The focus continued in November’s earnings call, where the group announced the cancellation of the cloud business separation.
Eddie Wu noted in the call: “No matter how successful our business models have been in the past, we need to turn over a new page and start afresh.”
Is a spin-off good or bad?
In an article from Alibaba-owned news website, Alizila, the move to reorganise the business to a “1+6+N” mode was designed to “unlock shareholder value and foster market competitiveness”.
“This transformation will empower all our businesses to become more agile, enhance decision-making, and enable faster responses to market changes,” Daniel Zhang, then-CEO of Alibaba Group said in an internal letter cited by the website.
Ricky Lee, managing director, valuation advisory services at Kroll, said a business split of a conglomerate can have both up and downsides.
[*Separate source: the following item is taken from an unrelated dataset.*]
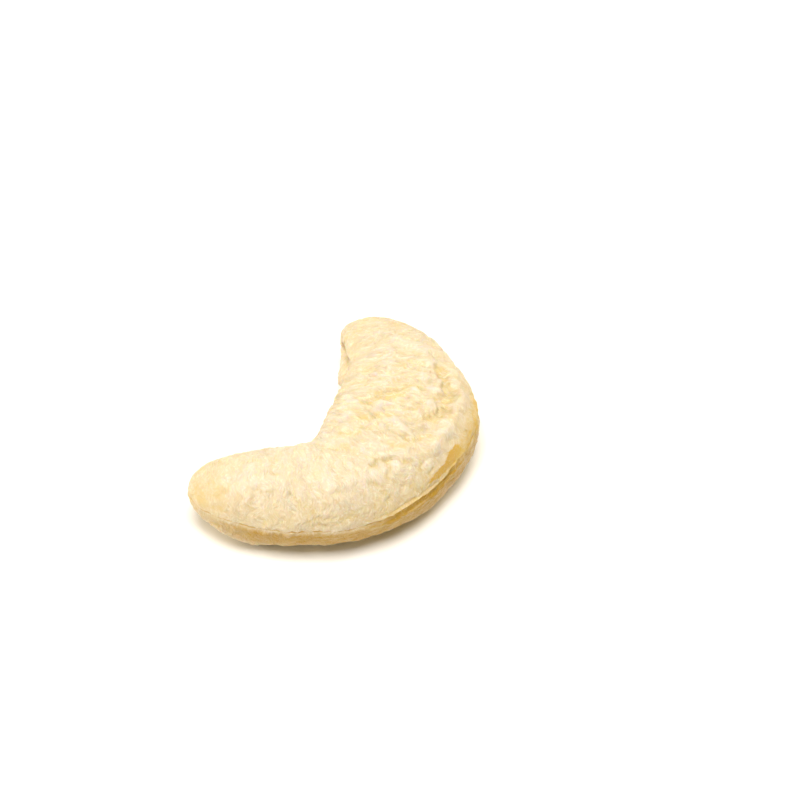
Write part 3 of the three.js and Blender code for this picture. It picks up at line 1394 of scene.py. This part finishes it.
@dataclass(frozen=True)
class KernelFlesh:
    """Finish of the kernel: waxy cream flesh, whitish dabs and a golden seam, with painted shade in
    yellow valleys, creases and lower flanks, painted highlights on crests and a painted glow by the
    seam.
    """

    cream: Colour = (0.7, 0.61, 0.48)
    pale: Colour = (0.73, 0.65, 0.545)
    yellow: Colour = (0.67, 0.51, 0.2)
    straw: Colour = (0.68, 0.56, 0.31)
    # Chalk: whitish dabs of the flesh, also used for the painted highlight on crests.
    chalk: Colour = (0.82, 0.775, 0.635)
    # Amber: golden flesh of the lower band, darkened as painted shade.
    amber: Colour = (0.48, 0.275, 0.015)
    # Honey: golden band by the seam, and a painted glow of light through the flesh near it.
    honey: Colour = (0.66, 0.44, 0.07)
    seam_gold: Colour = (0.6, 0.34, 0.03)
    gold: Colour = (0.6, 0.34, 0.02)
    brown: Colour = (0.42, 0.2, 0.05)
    dry_roughness: float = 0.36
    bare_roughness: float = 0.32
    gloss: float = 0.3
    refraction: float = 1.45
    subsurface: float = 0.65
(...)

Ideally, a separation of a certain business segment can help drive technology development through more independent management decisions, he said. This contrasts with operating within a large conglomerate which could be “too hard to innovate”.
Spinning-off a non-profit-making segment is indeed helpful for a group’s overall valuation, said Lee. Such a split helps separate spending at the same time, through concentrating high-cost activities such as technology development into an affiliated entity.
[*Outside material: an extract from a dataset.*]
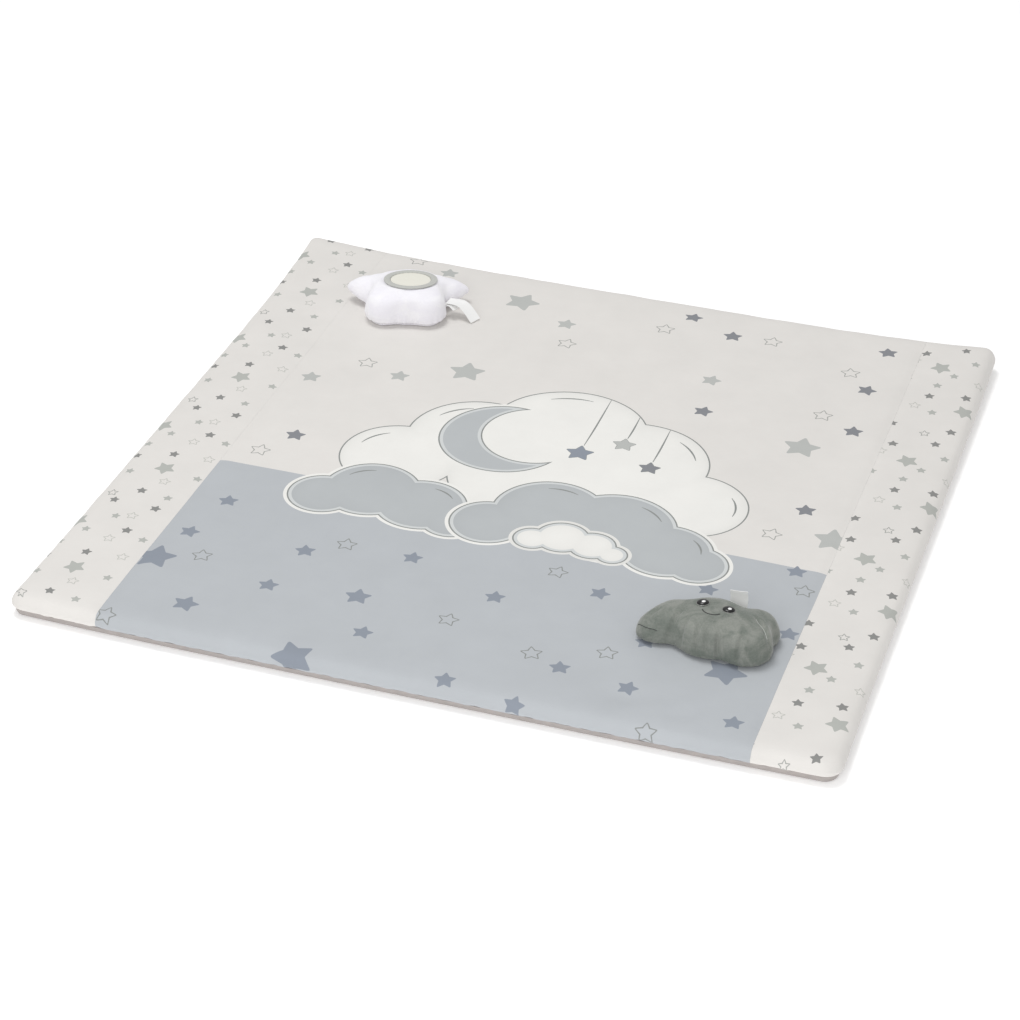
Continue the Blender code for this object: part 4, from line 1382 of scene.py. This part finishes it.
@dataclass
class StuffedBody:
    """A toy's plush body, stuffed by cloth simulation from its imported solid."""
    node: str
    name: str
    slot: str
    seam_z: float
    plush: ShortPilePlush
    arms: tuple[Arm, ...] = ()
    low_seam_z: float = 0.0395
    undercut: float = 6.0 * MM
    folds: tuple[Fold, ...] = ()
    under: Matrix | None = None
    under_radius: float = 0.041
    fill: float = 0.7
    shrink: float = 1.0 * MM
    voxel: float = 3.6 * MM
    pressure: float = 4.0
    cap: float = 2.0 * MM
    frames: int = 20
    rest_z: float = 0.0303
    seam_depth: float = 1.5 * MM

    def start(self) -> bpy.types.Object:
        """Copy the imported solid, slightly smaller, as an even mesh."""
        source = bpy.data.objects[self.node]
        mesh = source.data.copy()
        mesh.name = self.name
        shell = bmesh.new()
        shell.from_mesh(mesh)
        bmesh.ops.remove_doubles(shell, verts=shell.verts, dist=0.01 * MM)
        shell.normal_update()
        for vert in shell.verts:
            vert.co -= vert.normal * self.shrink
        shell.to_mesh(mesh)
        shell.free()
        mesh.materials.clear()
        body = bpy.data.objects.new(self.name, mesh)
        bpy.context.scene.collection.objects.link(body)
        apply_modifier(body, "REMESH", {"mode": "VOXEL", "voxel_size": self.voxel})
        apply_modifier(body, "SMOOTH", {"iterations": 5, "factor": 0.5})
        return body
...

But at the same time, departing the umbrella of a parent group could also mean a growing collaboration with ex-competitors, instead of fully serving the group’s own interests, weakening the company’s leading position.
As a spun-off entity starts to look at fundraising through public channels, Lee suggested that decision makers should wait for a better market sentiment, if not in a hurry. Especially in Hong Kong, where the IPO market has experienced troughs and lows in 2023.
“We’re gradually seeing the improvement in companies’ revenue and net income, and at least it’s not worse than the lowest period.”
Kroll valuation services’ clients in Hong Kong include Alibaba and Tencent.
From a business perspective, Rodda at Capital.com said that as the addressable markets of various business units have shrunk, the growth potential of a conglomerate’s spun-off units could be smaller.
“Subsegments of the group will focus on separate sectors in separate economies, which otherwise could have potentially competed as a whole with tech giants across the world,” he explained. “The benefits of a centralised ownership and decision-making process would be diffused.”